**Items**.
****

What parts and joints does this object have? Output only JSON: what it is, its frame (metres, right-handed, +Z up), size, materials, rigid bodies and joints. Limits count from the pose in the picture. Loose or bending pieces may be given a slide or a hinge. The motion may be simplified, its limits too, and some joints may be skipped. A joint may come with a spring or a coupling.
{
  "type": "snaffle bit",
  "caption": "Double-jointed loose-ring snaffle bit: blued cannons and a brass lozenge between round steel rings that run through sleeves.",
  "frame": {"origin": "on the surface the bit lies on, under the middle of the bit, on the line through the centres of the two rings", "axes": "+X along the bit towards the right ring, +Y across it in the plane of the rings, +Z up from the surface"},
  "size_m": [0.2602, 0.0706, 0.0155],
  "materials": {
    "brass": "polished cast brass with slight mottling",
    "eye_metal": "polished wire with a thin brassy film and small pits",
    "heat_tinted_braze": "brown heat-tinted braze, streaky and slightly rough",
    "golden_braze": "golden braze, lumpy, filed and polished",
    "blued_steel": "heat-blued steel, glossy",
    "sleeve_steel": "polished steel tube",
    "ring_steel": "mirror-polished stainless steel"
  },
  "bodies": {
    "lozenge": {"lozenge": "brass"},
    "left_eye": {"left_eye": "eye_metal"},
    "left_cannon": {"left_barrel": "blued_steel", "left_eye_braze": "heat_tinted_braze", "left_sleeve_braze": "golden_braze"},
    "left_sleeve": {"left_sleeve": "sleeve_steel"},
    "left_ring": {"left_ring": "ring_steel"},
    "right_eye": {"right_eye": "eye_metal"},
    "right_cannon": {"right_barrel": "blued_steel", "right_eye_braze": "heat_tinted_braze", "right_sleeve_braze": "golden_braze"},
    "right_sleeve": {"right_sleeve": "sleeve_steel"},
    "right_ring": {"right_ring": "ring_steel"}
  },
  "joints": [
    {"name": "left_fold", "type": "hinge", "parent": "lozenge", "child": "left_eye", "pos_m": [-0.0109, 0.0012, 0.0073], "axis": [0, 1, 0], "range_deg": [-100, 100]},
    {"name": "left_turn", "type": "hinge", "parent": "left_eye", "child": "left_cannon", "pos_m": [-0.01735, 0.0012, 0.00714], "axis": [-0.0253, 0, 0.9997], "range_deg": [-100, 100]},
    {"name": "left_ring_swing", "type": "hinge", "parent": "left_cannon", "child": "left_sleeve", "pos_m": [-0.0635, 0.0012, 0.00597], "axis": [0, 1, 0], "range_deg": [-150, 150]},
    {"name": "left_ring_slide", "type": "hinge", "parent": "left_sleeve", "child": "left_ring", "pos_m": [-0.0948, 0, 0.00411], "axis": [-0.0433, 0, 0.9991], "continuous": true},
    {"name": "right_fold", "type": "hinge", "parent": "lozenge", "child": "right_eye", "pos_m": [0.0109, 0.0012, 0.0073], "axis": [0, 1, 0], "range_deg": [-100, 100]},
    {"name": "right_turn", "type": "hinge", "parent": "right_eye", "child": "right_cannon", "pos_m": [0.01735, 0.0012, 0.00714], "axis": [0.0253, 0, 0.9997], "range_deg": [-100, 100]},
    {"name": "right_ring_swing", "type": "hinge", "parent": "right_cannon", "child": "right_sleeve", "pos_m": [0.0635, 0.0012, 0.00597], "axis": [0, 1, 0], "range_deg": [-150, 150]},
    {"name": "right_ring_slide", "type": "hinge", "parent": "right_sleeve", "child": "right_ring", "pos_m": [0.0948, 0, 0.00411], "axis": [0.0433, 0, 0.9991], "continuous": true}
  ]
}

****

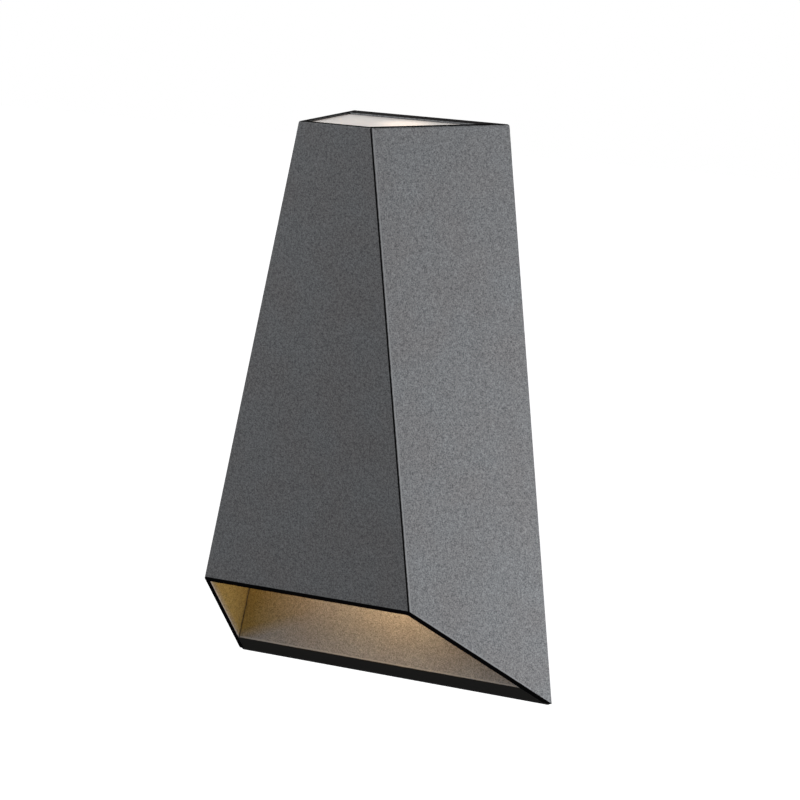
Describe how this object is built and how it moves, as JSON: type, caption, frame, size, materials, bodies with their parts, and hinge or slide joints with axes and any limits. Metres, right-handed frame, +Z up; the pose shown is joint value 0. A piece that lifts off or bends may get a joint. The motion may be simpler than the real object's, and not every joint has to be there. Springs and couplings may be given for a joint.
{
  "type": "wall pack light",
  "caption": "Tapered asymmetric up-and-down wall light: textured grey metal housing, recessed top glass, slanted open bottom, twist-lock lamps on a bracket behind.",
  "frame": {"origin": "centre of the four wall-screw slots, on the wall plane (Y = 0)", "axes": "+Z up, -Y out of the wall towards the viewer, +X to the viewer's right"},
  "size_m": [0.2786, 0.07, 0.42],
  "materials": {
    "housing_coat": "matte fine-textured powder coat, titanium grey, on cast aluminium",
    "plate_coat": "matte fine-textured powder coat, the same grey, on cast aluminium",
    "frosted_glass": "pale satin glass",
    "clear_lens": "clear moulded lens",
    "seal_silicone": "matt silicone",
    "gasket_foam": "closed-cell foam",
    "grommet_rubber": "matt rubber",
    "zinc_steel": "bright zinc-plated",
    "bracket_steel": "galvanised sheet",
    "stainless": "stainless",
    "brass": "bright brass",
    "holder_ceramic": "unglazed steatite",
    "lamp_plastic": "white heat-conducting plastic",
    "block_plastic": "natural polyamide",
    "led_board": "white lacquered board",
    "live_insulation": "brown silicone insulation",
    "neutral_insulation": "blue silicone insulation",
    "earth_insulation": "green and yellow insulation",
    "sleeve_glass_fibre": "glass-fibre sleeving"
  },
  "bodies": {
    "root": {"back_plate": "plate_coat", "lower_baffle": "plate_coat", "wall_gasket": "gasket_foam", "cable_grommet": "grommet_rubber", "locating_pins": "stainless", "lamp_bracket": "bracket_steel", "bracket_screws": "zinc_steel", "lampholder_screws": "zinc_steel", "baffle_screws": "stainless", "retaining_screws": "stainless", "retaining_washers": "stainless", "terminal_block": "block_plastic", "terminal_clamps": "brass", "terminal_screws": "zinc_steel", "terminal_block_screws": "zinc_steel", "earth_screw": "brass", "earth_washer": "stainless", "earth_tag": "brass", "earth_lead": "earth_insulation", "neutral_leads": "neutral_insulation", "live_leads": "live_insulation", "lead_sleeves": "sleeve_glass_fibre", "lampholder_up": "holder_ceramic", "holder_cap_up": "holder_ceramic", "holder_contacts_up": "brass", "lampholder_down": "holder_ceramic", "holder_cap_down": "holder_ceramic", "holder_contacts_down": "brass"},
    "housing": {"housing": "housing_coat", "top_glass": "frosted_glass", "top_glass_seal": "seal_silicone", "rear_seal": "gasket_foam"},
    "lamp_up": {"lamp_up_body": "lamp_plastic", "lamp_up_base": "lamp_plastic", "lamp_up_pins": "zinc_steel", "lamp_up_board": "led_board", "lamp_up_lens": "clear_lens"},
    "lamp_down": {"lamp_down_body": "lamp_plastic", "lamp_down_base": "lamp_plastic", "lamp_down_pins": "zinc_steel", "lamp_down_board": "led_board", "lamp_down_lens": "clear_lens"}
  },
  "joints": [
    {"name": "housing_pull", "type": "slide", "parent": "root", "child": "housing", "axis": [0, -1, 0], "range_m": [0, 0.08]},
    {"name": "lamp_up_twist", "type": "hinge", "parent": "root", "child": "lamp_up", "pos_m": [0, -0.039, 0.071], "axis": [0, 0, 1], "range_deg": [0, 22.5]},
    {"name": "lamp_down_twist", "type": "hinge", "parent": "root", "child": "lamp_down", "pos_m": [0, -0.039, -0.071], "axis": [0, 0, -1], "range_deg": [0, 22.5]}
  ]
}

****

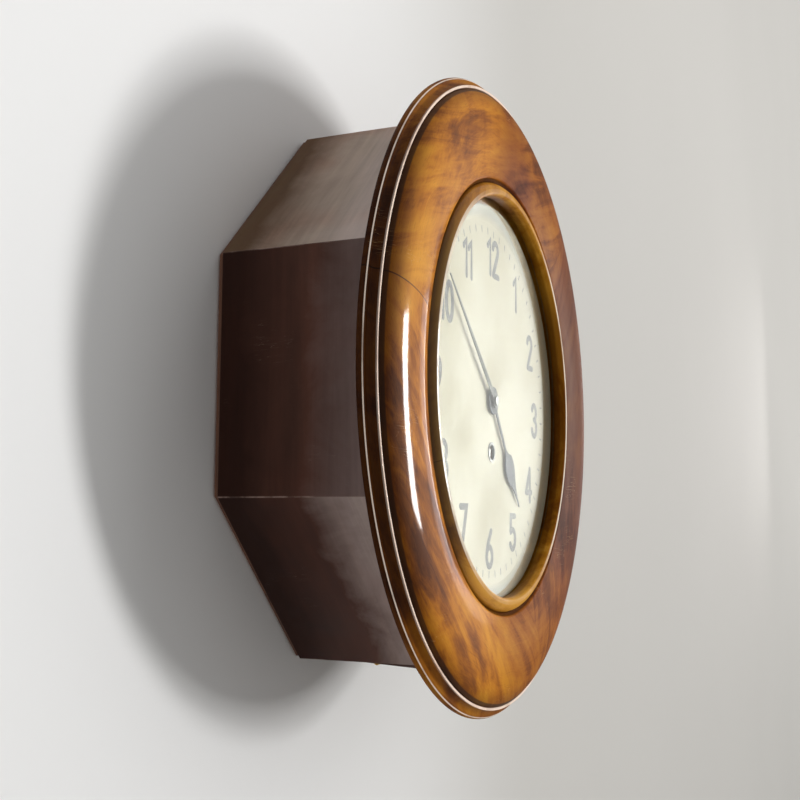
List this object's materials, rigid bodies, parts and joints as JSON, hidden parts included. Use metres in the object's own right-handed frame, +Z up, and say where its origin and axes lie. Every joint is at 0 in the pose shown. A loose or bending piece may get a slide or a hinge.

****

**Required work**. Work out the number of lines above that include the string "with" and write only that number.

**Task solution**. 4